These essays are freely available as PDF files. Their titles are as follows:

“Introduction,” Susan Schreibman, Laura Mandell, and Stephen Olsen

“Engaging Digital Scholarship: Thoughts on Evaluating Multimedia Scholarship,” Steve Anderson and Tara Mcpherson

“On the Evaluation of Digital Media as Scholarship,” Geoffrey Rockwell

“Where Credit Is Due: Preconditions for the Evaluation of Collaborative Digital Scholarship,” Bethany Nowviskie

“On Creating a Usable Future,” Jerome McGann

“Peer Review, Judgment, and Reading,” Kathleen Fitzpatrick

In introducing the essays, the editors point to national calls for clearer guidelines for evaluating digital scholarship:

National scholarly organizations such as the Modern Language Association and the American Council of Learned Societies have called for department and institutions to “recognize the legitimacy of scholarship produced in new media, whether by individuals or in collaboration, and create procedures for evaluating these forms of scholarhsip” (Report of the MLA Task Force).
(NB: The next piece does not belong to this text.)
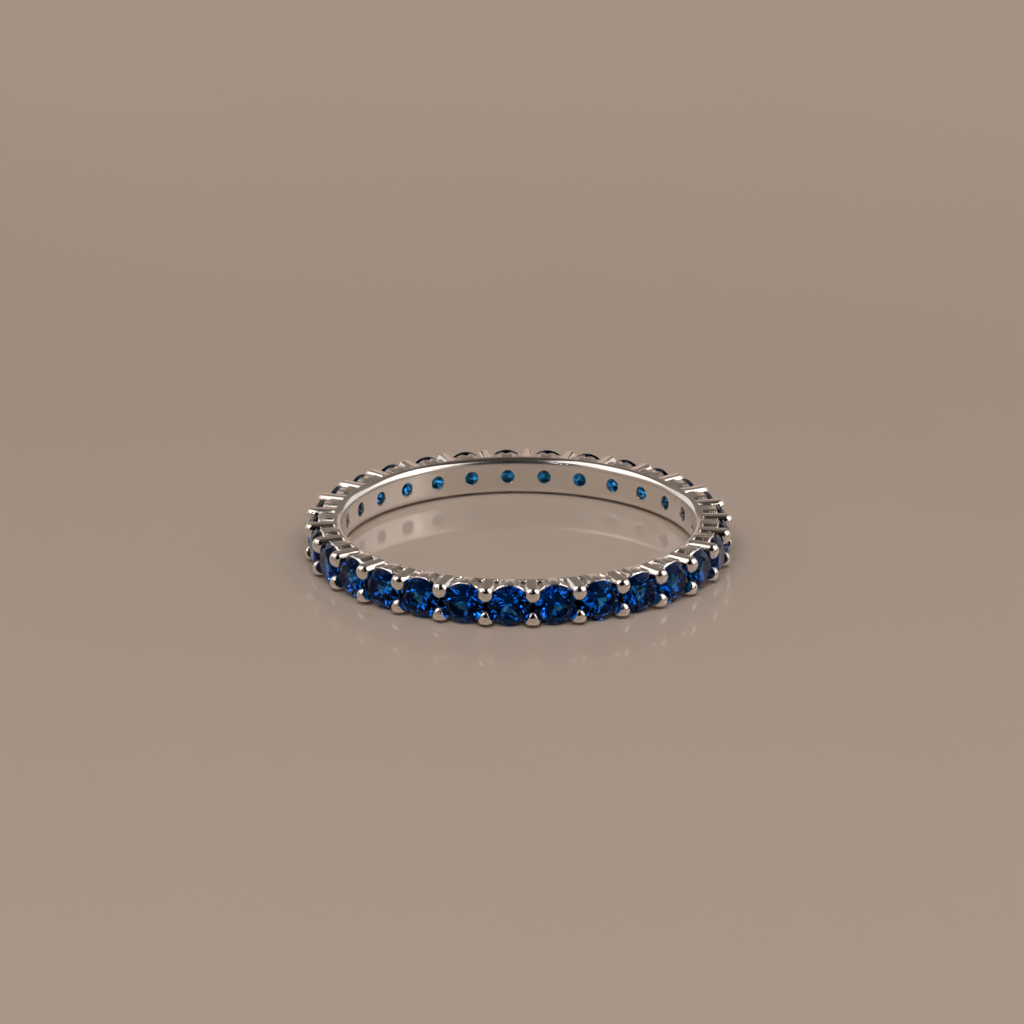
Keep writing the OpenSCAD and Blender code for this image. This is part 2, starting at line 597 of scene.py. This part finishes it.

This publication provides an opportunity for emob’s readers to discuss how digital scholarship might best be evaluated and to raise questions about the process of evaluation.

14 Responses to “Evaluating Digital Scholarship”

  1. Anna Battigelli Says:

    To access an individual article, click on the “Profession” link above. Scroll down the TOC; click on the essay’s author; click on “abstract”; click on PDF.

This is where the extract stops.